DIRECTIVE: Quote the entries that follow exactly, leaving none out.

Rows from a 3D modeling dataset
╭──

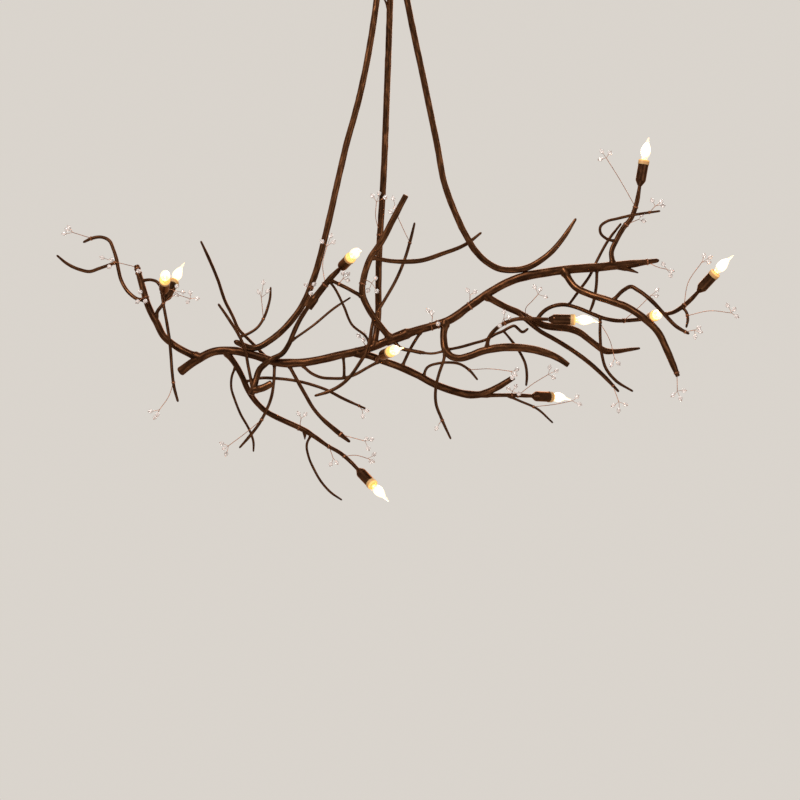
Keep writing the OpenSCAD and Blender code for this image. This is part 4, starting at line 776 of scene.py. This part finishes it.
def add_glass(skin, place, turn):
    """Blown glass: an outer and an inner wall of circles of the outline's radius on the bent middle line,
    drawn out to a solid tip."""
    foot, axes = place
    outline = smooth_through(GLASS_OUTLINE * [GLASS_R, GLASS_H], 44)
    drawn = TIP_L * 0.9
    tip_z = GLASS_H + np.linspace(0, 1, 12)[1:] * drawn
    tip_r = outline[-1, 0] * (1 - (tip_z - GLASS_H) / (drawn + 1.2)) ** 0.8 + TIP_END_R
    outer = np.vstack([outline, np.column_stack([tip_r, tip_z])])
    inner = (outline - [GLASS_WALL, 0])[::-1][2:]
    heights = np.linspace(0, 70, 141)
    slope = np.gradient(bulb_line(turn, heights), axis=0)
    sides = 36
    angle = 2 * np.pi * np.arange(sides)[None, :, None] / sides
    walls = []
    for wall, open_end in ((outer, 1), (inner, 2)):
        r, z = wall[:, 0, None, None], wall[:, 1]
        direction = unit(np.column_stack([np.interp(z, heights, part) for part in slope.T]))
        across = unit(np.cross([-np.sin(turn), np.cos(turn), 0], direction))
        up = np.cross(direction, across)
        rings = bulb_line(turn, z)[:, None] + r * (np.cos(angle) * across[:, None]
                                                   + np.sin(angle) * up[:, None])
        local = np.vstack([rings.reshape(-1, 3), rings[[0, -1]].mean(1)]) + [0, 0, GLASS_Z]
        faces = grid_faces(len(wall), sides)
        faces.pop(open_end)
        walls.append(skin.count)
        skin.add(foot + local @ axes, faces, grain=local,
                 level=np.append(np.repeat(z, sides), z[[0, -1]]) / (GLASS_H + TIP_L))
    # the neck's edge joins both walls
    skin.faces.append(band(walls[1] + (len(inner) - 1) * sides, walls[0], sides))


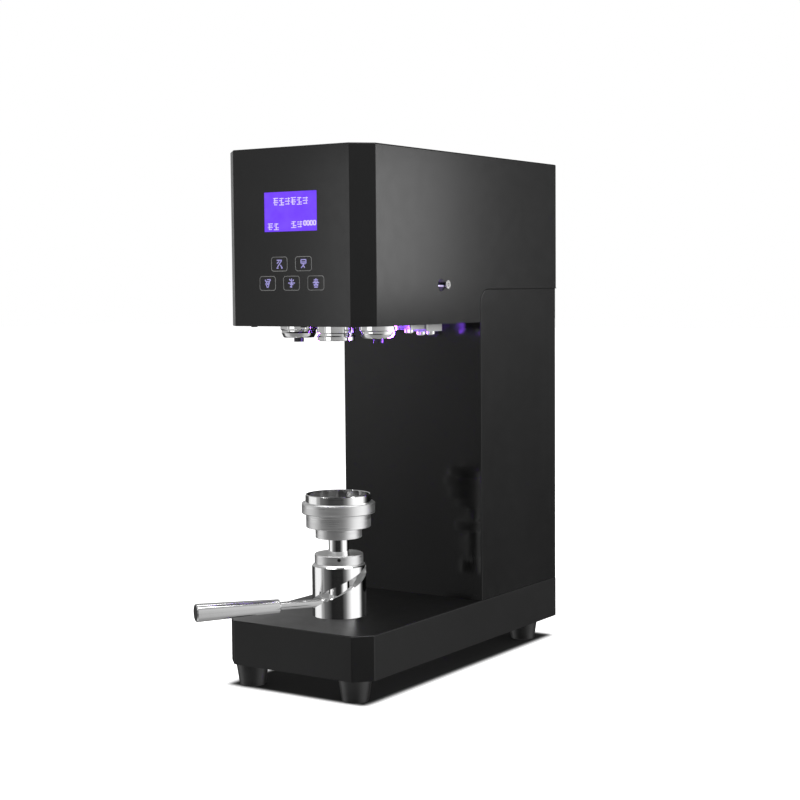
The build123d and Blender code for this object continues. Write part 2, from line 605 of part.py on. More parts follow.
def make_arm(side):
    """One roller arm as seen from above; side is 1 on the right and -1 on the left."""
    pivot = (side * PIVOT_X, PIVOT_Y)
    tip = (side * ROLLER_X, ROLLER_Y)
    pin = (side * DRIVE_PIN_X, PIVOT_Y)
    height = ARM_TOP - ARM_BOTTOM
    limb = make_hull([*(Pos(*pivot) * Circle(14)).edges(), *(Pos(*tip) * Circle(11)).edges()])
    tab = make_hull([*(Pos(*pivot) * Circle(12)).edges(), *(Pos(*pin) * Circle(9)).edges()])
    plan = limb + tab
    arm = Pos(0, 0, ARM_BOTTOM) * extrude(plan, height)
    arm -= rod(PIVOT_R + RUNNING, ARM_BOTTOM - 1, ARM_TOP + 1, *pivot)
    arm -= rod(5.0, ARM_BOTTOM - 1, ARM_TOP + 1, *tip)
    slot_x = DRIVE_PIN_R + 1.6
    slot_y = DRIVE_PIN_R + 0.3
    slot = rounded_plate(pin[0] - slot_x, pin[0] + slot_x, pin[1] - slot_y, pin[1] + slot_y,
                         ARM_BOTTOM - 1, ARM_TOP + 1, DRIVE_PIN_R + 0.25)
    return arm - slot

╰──

EXPECTED ANSWER:
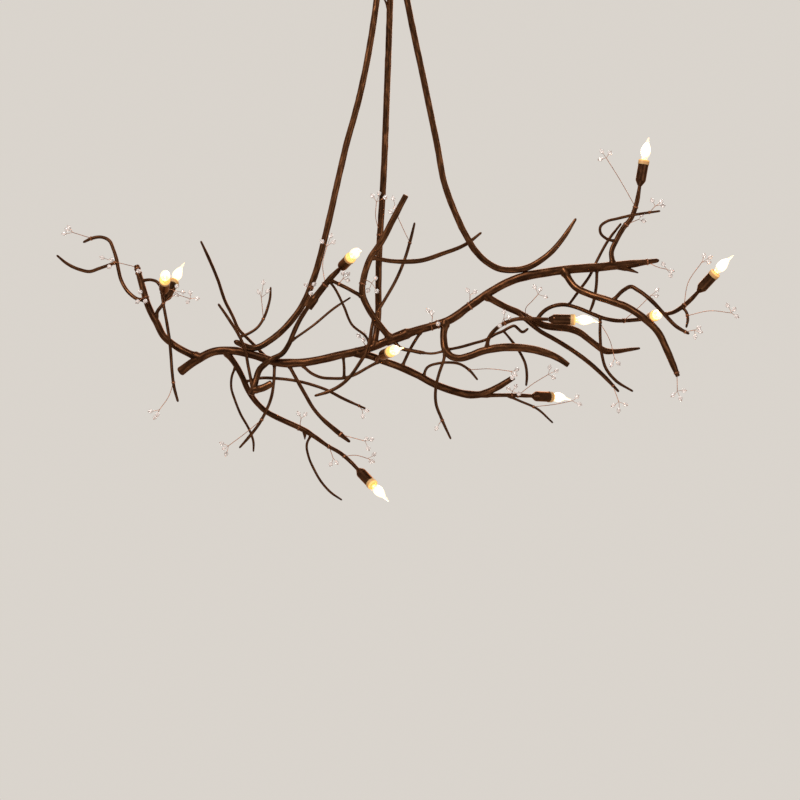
Keep writing the OpenSCAD and Blender code for this image. This is part 4, starting at line 776 of scene.py. This part finishes it.
def add_glass(skin, place, turn):
    """Blown glass: an outer and an inner wall of circles of the outline's radius on the bent middle line,
    drawn out to a solid tip."""
    foot, axes = place
    outline = smooth_through(GLASS_OUTLINE * [GLASS_R, GLASS_H], 44)
    drawn = TIP_L * 0.9
    tip_z = GLASS_H + np.linspace(0, 1, 12)[1:] * drawn
    tip_r = outline[-1, 0] * (1 - (tip_z - GLASS_H) / (drawn + 1.2)) ** 0.8 + TIP_END_R
    outer = np.vstack([outline, np.column_stack([tip_r, tip_z])])
    inner = (outline - [GLASS_WALL, 0])[::-1][2:]
    heights = np.linspace(0, 70, 141)
    slope = np.gradient(bulb_line(turn, heights), axis=0)
    sides = 36
    angle = 2 * np.pi * np.arange(sides)[None, :, None] / sides
    walls = []
    for wall, open_end in ((outer, 1), (inner, 2)):
        r, z = wall[:, 0, None, None], wall[:, 1]
        direction = unit(np.column_stack([np.interp(z, heights, part) for part in slope.T]))
        across = unit(np.cross([-np.sin(turn), np.cos(turn), 0], direction))
        up = np.cross(direction, across)
        rings = bulb_line(turn, z)[:, None] + r * (np.cos(angle) * across[:, None]
                                                   + np.sin(angle) * up[:, None])
        local = np.vstack([rings.reshape(-1, 3), rings[[0, -1]].mean(1)]) + [0, 0, GLASS_Z]
        faces = grid_faces(len(wall), sides)
        faces.pop(open_end)
        walls.append(skin.count)
        skin.add(foot + local @ axes, faces, grain=local,
                 level=np.append(np.repeat(z, sides), z[[0, -1]]) / (GLASS_H + TIP_L))
    # the neck's edge joins both walls
    skin.faces.append(band(walls[1] + (len(inner) - 1) * sides, walls[0], sides))


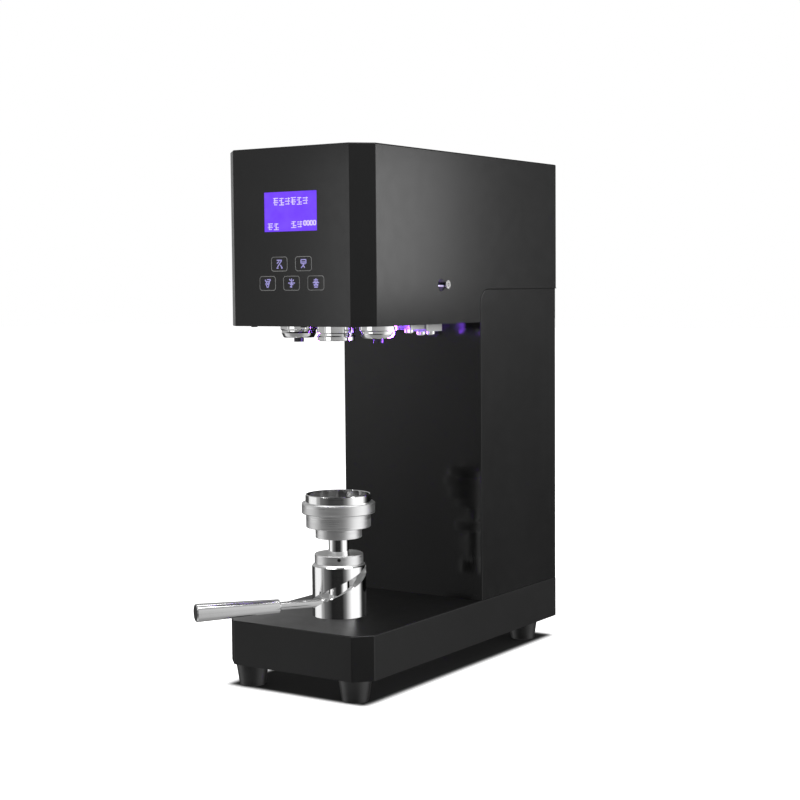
The build123d and Blender code for this object continues. Write part 2, from line 605 of part.py on. More parts follow.
def make_arm(side):
    """One roller arm as seen from above; side is 1 on the right and -1 on the left."""
    pivot = (side * PIVOT_X, PIVOT_Y)
    tip = (side * ROLLER_X, ROLLER_Y)
    pin = (side * DRIVE_PIN_X, PIVOT_Y)
    height = ARM_TOP - ARM_BOTTOM
    limb = make_hull([*(Pos(*pivot) * Circle(14)).edges(), *(Pos(*tip) * Circle(11)).edges()])
    tab = make_hull([*(Pos(*pivot) * Circle(12)).edges(), *(Pos(*pin) * Circle(9)).edges()])
    plan = limb + tab
    arm = Pos(0, 0, ARM_BOTTOM) * extrude(plan, height)
    arm -= rod(PIVOT_R + RUNNING, ARM_BOTTOM - 1, ARM_TOP + 1, *pivot)
    arm -= rod(5.0, ARM_BOTTOM - 1, ARM_TOP + 1, *tip)
    slot_x = DRIVE_PIN_R + 1.6
    slot_y = DRIVE_PIN_R + 0.3
    slot = rounded_plate(pin[0] - slot_x, pin[0] + slot_x, pin[1] - slot_y, pin[1] + slot_y,
                         ARM_BOTTOM - 1, ARM_TOP + 1, DRIVE_PIN_R + 0.25)
    return arm - slot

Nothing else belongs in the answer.